Fortunately, the library is quite a bit simpler as well. The biggest distinction is that since it is not invisible, it's expected that the "I am not a robot" checkbox should be visible as soon as the page loads as opposed to when the user first interacts with a form.

This means that in the event that a r3 challenge and an r2 challenge are rendered on the same page-view, then the library will be loaded immediately and the r3 loader will receive an already-resolved promise when the user first interacts with a webform!

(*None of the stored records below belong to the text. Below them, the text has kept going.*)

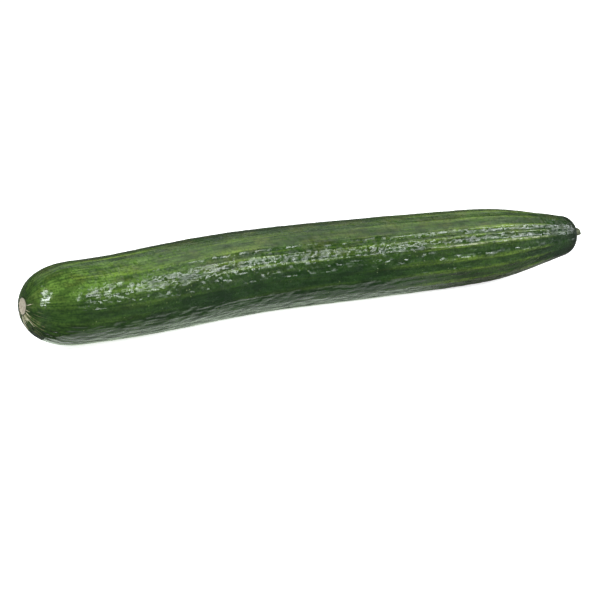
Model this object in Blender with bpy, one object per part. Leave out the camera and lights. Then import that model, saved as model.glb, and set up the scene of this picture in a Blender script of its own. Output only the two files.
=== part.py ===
"""A long greenhouse cucumber as it lies on a table: the fruit, and the cut stub of its stem.

Run it with blender --background --python part.py, or from Blender's text editor.
Sizes are in metres and +Z is up. X runs along the fruit, from the blossom end to the stem end.
The fruit rests on Z = 0 with a small flat on its belly, and the origin is under the middle of its box.
"""

import math
import random

import bmesh
import bpy
import numpy as np
from mathutils import Vector

MM = 0.001

# The fruit's driving sizes
LENGTH = 330 * MM  # along X, from the blossom scar to the crown of the stem end
GIRTH_RADIUS = 21.4 * MM  # at the thickest place, before the ribs
BELLY_PRESS = 0.8 * MM  # how far the belly is pressed flat where it rests

# Share of the length, and the radius there as a share of GIRTH_RADIUS, before the ends are rounded
BODY_RADII = (
    (0.00, 0.910),
    (0.10, 0.920),
    (0.22, 0.975),
    (0.40, 0.995),
    (0.60, 0.995),
    (0.74, 0.968),
    (0.84, 0.897),
    (0.92, 0.690),
    (1.00, 0.450),
)
# Share of the length, and how far the middle line lies to the side there: a fruit is never quite straight
BEND = (
    (0.00, -6.2 * MM),
    (0.18, -1.5 * MM),
    (0.37, 9.2 * MM),
    (0.57, 5.8 * MM),
    (0.78, -1.3 * MM),
    (1.00, -6.2 * MM),
)
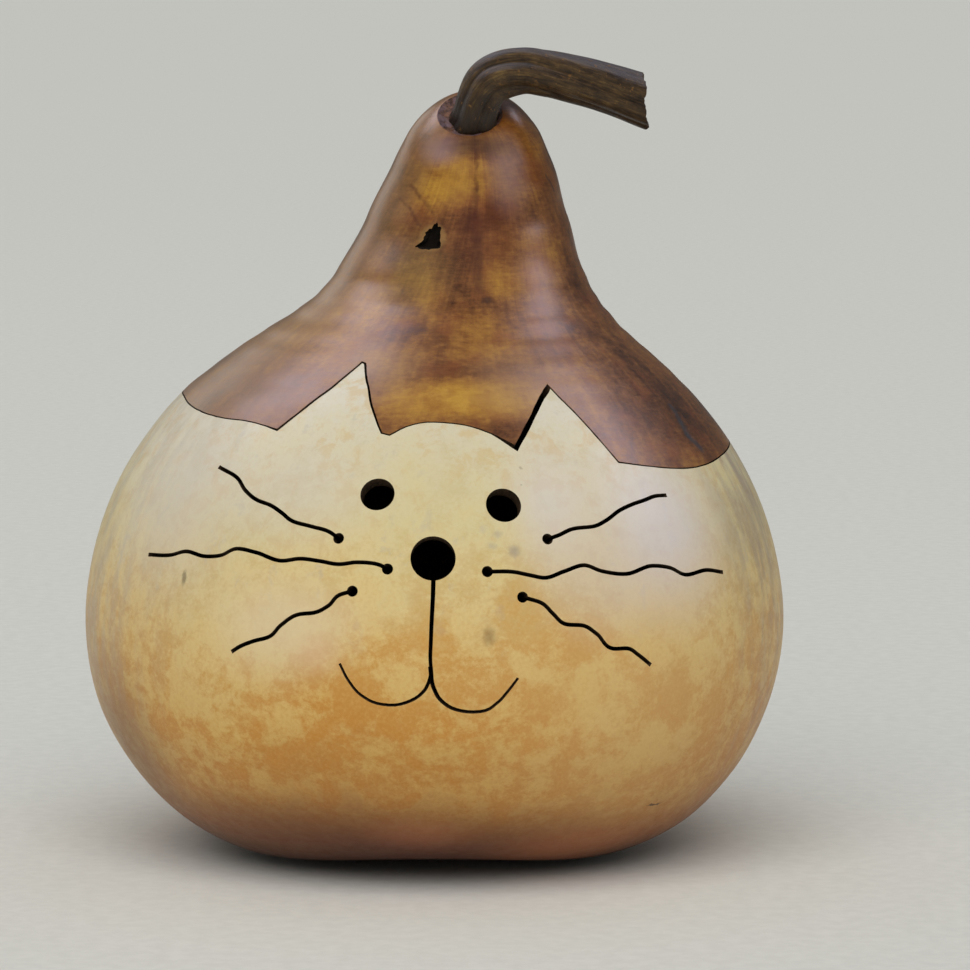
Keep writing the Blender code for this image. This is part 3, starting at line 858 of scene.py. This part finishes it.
def saw_line(marks):
    """Smooth run through marks, as points and normals a short step apart."""
    line = smooth_line([Vector(mark) for mark in marks])
    ends = place(*marks[0])[0] - place(*marks[-1])[0]
    pieces = max(SAW_FEWEST, math.ceil(max(ends.length, line[1][-1]) * SAW_DENSER / SAW_STEP))
    return [place(*on_line(line, line[1][-1] * k / pieces)) for k in range(pieces + 1)]


def slot(shape, marks, start, end):
    """A saw cut through the wall: a bar that follows marks, with its width going from start to end."""
    spots = saw_line(marks)
    rings = []
    for i, (point, normal) in enumerate(spots):
        before = spots[max(i - 1, 0)][0]
        after = spots[min(i + 1, len(spots) - 1)][0]
        share = i / (len(spots) - 1)
        side = normal.cross(after - before).normalized() * (start + (end - start) * share) / 2
        out = normal * CUT_OUT
        into = normal * CUT_IN
        rings.append([point + side + out, point - side + out, point - side - into, point + side - into])
    loft(shape, rings)


def hole(shape, azimuth, height, diameter, sides):
    """A drilled hole square to the surface."""
    point, normal = place(azimuth, height)
    middle = point + normal * (CUT_OUT - CUT_IN) / 2
    turn = normal.to_track_quat("Z", "Y").to_matrix().to_4x4()
    bmesh.ops.create_cone(
        shape,
        cap_ends=True,
        segments=sides,
        radius1=diameter / 2,
        radius2=diameter / 2,
        depth=CUT_OUT + CUT_IN,
        matrix=Matrix.Translation(middle) @ turn,
    )


def face_cutters():
    """Everything that is drilled and sawn through the bowl, as cutters that don't touch each other."""
    holes = bmesh.new()
    for azimuth, height, diameter in EYES + [NOSE]:
        hole(holes, azimuth, height, diameter, EYE_SIDES)
    for marks in WHISKERS.values():
        hole(holes, marks[0][0], marks[0][1], DOT, DOT_SIDES)
    first_saw = bmesh.new()
    for marks in WHISKERS.values():
        slot(first_saw, marks, WHISKER_SAW, WHISKER_SAW)
    slot(first_saw, MOUTH_LEFT, MOUTH_SAW, MOUTH_SAW_END)
    second_saw = bmesh.new()
    slot(second_saw, MOUTH_RIGHT, MOUTH_SAW, MOUTH_SAW_END)
    cutters = {"cutter_holes": holes, "cutter_first_saw": first_saw, "cutter_second_saw": second_saw}
    for shape in cutters.values():
        paint(shape, SAWN)
    return [new_object(name, shape) for name, shape in cutters.items()]


def crown_frame():
    """Middle of the crown and the direction it faces."""
    along = Vector((0.0, -math.sin(LEAN), math.cos(LEAN)))
    return surface(LENGTH, 0.0), along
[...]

(function (Drupal, drupalSettings, $) {
  Drupal.behaviors.recaptchaV2 = {
    attach: function(context) {
      Drupal.behaviors.recaptchaLoader.load_recaptcha().then(function() {
        $(context).find('.g-recaptcha').once('recaptcha-v2').each(function (k, v) {
          grecaptcha.render(v, {
              'sitekey': drupalSettings.recaptcha_v2_sitekey
            });
        });
      });
    }
  };
})(Drupal, drupalSettings, jQuery);

Conclusions

Our custom implementation of reCAPTCHA was definitely not the easiest to implement solution, but it does offer a lot more in return for taking the path less traveled. We are able to:

  • Work flawlessly with a blazing fast full page caching global CDN
  • Toggle the r2 fallback challenge on/off on a per-webform basis
  • Control r2 challenge thresholds on a per-webform basis
  • Confidently monitor and project how many end-users will be challenged by an annoying r2.
  • Associate score metrics with prospects within the CRM.
  • Make data driven decisions when creating new forms and setting up individualized protection thresholds.